• Task prompt:
In the records below, find the line containing "TRIM_WIDE = 26.0" and the line containing "record = json.load(file)"; please repeat exactly the lines from one to the other, both included, and nothing more.

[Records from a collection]
###

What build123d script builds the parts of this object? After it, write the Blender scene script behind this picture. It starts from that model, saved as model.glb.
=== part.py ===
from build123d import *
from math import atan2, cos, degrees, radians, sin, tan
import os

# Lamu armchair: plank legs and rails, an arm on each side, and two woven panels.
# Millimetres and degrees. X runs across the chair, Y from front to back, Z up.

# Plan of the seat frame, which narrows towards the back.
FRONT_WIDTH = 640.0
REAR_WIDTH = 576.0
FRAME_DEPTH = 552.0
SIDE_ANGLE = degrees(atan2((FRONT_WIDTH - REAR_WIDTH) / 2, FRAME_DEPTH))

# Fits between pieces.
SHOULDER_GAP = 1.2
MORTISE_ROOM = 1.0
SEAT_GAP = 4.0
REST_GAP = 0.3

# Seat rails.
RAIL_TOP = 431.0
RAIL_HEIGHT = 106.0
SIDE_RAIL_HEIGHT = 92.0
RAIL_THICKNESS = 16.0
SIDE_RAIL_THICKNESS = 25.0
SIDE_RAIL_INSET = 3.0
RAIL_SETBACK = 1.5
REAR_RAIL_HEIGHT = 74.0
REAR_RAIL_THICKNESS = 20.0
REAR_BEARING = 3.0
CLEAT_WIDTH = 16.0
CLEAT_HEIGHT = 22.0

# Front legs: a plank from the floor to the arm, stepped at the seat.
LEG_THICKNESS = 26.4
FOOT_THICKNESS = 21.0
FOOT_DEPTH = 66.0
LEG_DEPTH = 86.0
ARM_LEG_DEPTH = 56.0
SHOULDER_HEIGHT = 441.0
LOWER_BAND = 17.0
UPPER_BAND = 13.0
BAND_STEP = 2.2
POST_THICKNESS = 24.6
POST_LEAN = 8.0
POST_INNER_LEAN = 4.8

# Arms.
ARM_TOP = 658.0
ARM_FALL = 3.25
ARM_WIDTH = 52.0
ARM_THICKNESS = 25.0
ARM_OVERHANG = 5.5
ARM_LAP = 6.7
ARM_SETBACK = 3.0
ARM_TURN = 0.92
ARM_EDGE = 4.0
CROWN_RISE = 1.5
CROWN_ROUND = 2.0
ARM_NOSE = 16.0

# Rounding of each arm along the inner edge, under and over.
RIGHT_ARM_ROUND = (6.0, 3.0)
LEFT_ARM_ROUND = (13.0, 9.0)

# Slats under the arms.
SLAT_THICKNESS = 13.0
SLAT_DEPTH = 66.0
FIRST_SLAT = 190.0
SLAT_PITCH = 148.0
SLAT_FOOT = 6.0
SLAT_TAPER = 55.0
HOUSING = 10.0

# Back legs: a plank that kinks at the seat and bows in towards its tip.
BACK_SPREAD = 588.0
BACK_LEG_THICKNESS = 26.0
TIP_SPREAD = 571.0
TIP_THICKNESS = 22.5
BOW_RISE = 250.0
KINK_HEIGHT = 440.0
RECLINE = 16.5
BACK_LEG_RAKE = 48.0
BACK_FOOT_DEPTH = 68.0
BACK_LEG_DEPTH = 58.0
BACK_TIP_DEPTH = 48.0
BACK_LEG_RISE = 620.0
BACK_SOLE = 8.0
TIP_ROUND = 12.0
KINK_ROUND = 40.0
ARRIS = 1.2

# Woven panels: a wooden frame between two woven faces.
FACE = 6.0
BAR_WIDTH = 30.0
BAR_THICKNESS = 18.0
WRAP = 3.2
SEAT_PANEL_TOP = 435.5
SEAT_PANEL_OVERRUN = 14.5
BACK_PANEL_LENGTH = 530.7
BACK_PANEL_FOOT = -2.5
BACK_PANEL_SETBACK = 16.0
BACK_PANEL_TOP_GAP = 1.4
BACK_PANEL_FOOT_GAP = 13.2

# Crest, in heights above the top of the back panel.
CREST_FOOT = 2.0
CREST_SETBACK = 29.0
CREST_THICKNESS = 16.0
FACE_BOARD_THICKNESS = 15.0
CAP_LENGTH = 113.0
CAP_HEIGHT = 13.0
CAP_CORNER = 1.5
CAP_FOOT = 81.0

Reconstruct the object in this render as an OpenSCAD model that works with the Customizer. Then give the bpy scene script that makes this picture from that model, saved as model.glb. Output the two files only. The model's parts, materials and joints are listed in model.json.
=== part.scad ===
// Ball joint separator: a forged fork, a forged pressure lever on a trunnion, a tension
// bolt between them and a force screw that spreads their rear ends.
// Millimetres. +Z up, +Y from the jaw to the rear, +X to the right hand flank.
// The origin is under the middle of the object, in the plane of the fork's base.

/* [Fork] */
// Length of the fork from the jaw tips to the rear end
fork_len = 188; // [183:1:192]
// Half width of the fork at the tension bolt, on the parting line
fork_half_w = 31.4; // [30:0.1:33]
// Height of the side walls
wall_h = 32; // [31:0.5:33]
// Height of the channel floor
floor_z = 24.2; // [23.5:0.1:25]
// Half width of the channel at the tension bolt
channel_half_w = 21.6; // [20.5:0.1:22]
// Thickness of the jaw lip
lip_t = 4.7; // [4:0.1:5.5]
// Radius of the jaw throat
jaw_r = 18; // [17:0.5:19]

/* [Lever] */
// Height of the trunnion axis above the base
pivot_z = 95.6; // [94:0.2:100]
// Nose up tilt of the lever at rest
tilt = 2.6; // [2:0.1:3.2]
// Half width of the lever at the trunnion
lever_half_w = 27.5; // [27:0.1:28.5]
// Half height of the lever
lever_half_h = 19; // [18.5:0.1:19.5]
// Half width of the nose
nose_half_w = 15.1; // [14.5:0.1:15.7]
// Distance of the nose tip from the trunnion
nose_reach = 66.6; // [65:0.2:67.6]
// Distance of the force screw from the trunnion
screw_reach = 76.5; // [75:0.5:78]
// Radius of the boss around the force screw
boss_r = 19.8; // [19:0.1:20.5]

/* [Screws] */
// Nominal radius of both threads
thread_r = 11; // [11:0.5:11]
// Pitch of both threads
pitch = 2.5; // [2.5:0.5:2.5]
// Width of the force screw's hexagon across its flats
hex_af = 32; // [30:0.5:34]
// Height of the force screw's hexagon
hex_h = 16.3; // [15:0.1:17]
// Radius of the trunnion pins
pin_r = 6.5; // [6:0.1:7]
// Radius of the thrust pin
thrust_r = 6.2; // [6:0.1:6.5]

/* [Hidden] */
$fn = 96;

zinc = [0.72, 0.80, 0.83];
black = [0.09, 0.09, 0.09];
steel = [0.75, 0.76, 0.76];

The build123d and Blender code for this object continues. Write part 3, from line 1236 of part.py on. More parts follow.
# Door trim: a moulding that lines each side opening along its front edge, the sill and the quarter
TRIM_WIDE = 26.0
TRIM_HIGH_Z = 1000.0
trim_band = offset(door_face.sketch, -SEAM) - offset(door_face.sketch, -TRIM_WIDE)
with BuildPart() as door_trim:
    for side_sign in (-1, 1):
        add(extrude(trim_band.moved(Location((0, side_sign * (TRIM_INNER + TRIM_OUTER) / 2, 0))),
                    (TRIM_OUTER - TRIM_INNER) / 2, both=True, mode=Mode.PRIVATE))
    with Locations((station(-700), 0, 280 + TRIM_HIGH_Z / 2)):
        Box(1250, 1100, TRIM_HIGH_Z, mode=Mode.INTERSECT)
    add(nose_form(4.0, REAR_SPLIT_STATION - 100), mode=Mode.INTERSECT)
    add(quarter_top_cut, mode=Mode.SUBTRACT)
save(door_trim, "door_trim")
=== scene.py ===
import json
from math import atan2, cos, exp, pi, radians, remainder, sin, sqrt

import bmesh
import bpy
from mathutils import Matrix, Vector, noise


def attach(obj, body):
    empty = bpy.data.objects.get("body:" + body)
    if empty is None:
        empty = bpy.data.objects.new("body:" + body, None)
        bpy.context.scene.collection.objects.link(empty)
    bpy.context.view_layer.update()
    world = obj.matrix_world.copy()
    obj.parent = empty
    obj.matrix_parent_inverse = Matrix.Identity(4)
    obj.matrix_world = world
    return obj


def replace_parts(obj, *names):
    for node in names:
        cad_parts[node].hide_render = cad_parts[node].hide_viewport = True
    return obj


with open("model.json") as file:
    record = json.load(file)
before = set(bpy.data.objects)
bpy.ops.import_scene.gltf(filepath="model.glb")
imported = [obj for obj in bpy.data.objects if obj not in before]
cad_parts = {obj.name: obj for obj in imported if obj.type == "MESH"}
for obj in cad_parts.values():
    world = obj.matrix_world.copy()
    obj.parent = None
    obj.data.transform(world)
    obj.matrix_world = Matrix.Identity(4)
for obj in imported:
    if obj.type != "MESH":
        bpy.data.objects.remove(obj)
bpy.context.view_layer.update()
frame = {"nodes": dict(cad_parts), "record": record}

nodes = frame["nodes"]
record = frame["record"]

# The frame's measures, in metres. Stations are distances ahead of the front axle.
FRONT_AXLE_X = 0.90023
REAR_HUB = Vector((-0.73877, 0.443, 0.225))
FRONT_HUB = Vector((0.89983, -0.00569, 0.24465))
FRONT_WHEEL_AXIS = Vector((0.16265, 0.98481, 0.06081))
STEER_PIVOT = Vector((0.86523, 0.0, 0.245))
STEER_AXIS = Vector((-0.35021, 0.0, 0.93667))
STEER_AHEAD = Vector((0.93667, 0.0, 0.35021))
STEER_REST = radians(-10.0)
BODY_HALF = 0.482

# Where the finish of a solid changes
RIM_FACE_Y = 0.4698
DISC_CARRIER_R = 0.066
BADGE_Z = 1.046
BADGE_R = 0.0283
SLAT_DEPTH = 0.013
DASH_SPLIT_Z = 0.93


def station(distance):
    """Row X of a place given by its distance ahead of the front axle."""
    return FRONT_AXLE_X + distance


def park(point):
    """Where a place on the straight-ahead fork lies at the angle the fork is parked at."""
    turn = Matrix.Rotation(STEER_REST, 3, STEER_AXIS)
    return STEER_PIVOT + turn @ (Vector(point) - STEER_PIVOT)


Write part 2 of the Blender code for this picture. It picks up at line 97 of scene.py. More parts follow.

###

• Expected output:
TRIM_WIDE = 26.0
TRIM_HIGH_Z = 1000.0
trim_band = offset(door_face.sketch, -SEAM) - offset(door_face.sketch, -TRIM_WIDE)
with BuildPart() as door_trim:
    for side_sign in (-1, 1):
        add(extrude(trim_band.moved(Location((0, side_sign * (TRIM_INNER + TRIM_OUTER) / 2, 0))),
                    (TRIM_OUTER - TRIM_INNER) / 2, both=True, mode=Mode.PRIVATE))
    with Locations((station(-700), 0, 280 + TRIM_HIGH_Z / 2)):
        Box(1250, 1100, TRIM_HIGH_Z, mode=Mode.INTERSECT)
    add(nose_form(4.0, REAR_SPLIT_STATION - 100), mode=Mode.INTERSECT)
    add(quarter_top_cut, mode=Mode.SUBTRACT)
save(door_trim, "door_trim")
=== scene.py ===
import json
from math import atan2, cos, exp, pi, radians, remainder, sin, sqrt

import bmesh
import bpy
from mathutils import Matrix, Vector, noise


def attach(obj, body):
    empty = bpy.data.objects.get("body:" + body)
    if empty is None:
        empty = bpy.data.objects.new("body:" + body, None)
        bpy.context.scene.collection.objects.link(empty)
    bpy.context.view_layer.update()
    world = obj.matrix_world.copy()
    obj.parent = empty
    obj.matrix_parent_inverse = Matrix.Identity(4)
    obj.matrix_world = world
    return obj


def replace_parts(obj, *names):
    for node in names:
        cad_parts[node].hide_render = cad_parts[node].hide_viewport = True
    return obj


with open("model.json") as file:
    record = json.load(file)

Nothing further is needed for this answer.